The court found that the first order included all business associates of the second respondent and the applicant was a business associate of the second respondent, as evidenced by the joint venture agreement concluded between the two. 

In conclusion, the court held that the appellant was mining in contravention of the contract when it approached the court for the second provisional order and as a result, the provisional order granted in that case was discharged. The appeal was accordingly dismissed.

Bubye Minerals (Pvt) Ltd v Min. of Mines & Mining Development & Others (350/06) [2011] ZWSC 3 (13 November 2011);


Judgment No. SC 3/11

Civil Appeal No. 350/06




This Supreme Court case revolved around a compromise agreement between the fourth respondent and the appellant. The fourth respondent, a registered mining company, was going bankrupt and its management was entrusted to the liquidator. The liquidator then granted the appellant the right to treat stockpiles of ore at the mine to raise money to pay the creditors. The appellant then attempted to have all mining activities registered under its name. In doing so, the appellant misrepresented the facts to the third respondents without involving the fourth respondent stating that it paid the creditors their dues and as such, it was entitled to have mining activities registered under its name. However, the fourth respondent succeeded in establishing that the appellant was lying. This led the third respondent to cancel the appellant’s falsely obtained mineral rights. The High Court agreed with the respondents that the appellant's mineral rights over the plot in dispute were justifiably cancelled. The appellant felt aggrieved by the court’s judgement and appealed to the Supreme Court.

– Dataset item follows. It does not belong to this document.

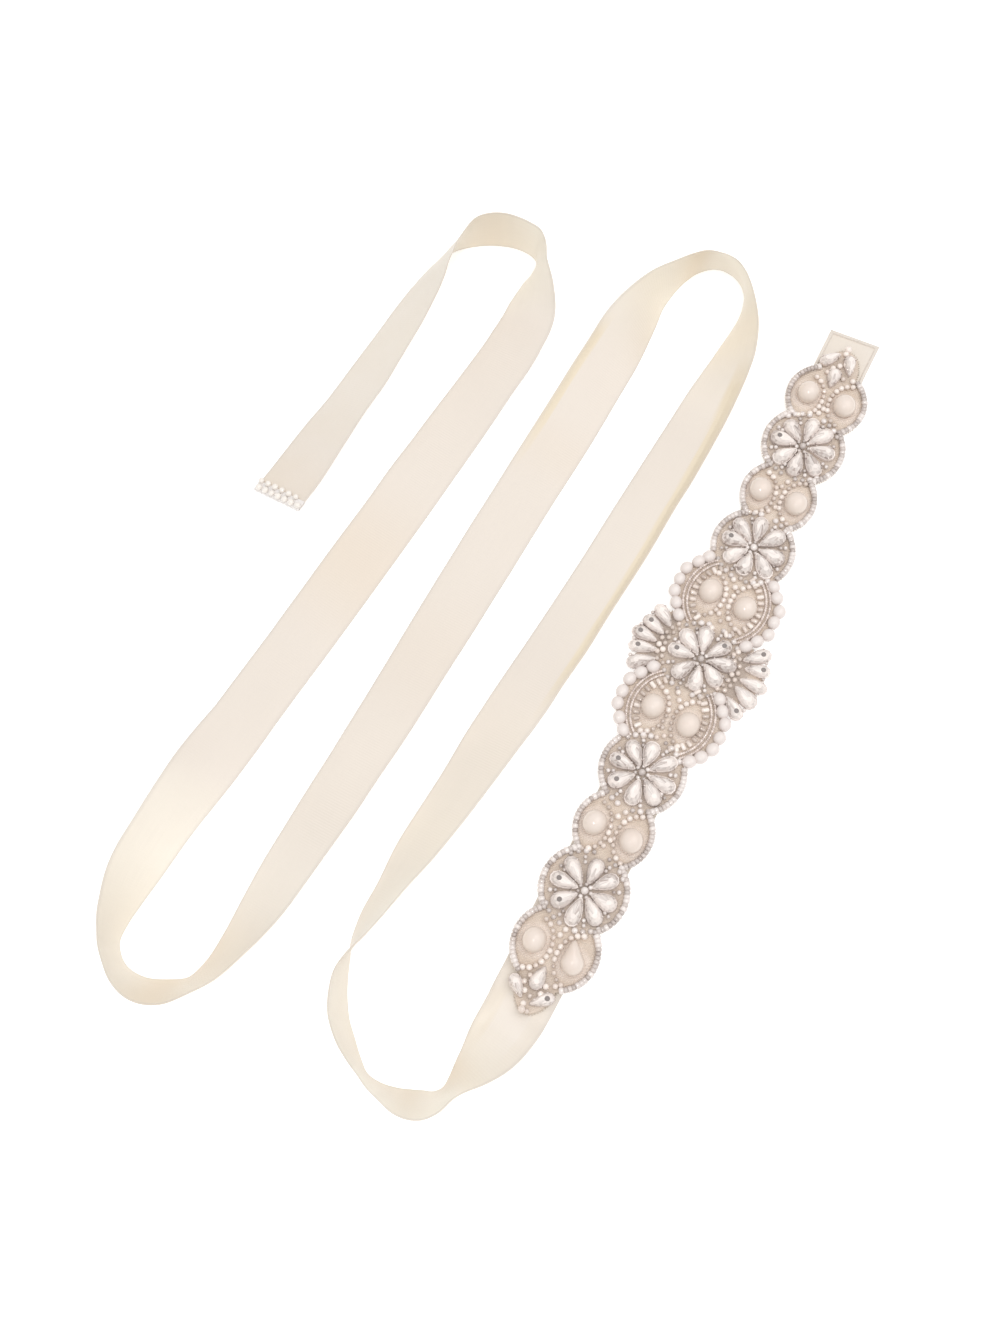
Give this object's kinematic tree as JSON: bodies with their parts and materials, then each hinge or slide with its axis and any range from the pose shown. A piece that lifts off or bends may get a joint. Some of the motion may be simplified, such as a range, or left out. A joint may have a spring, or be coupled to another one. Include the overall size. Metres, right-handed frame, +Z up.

The issue for determination was whether the appellant was allowed to register mining rights under its name and whether the third respondent erred in cancelling its rights.

The Supreme Court held that agreements cannot be valid if consent was obtained through misrepresentation. Consequently, it found that the appellant was unjustified and supported the third respondent’s decision to cancel the falsely obtained rights.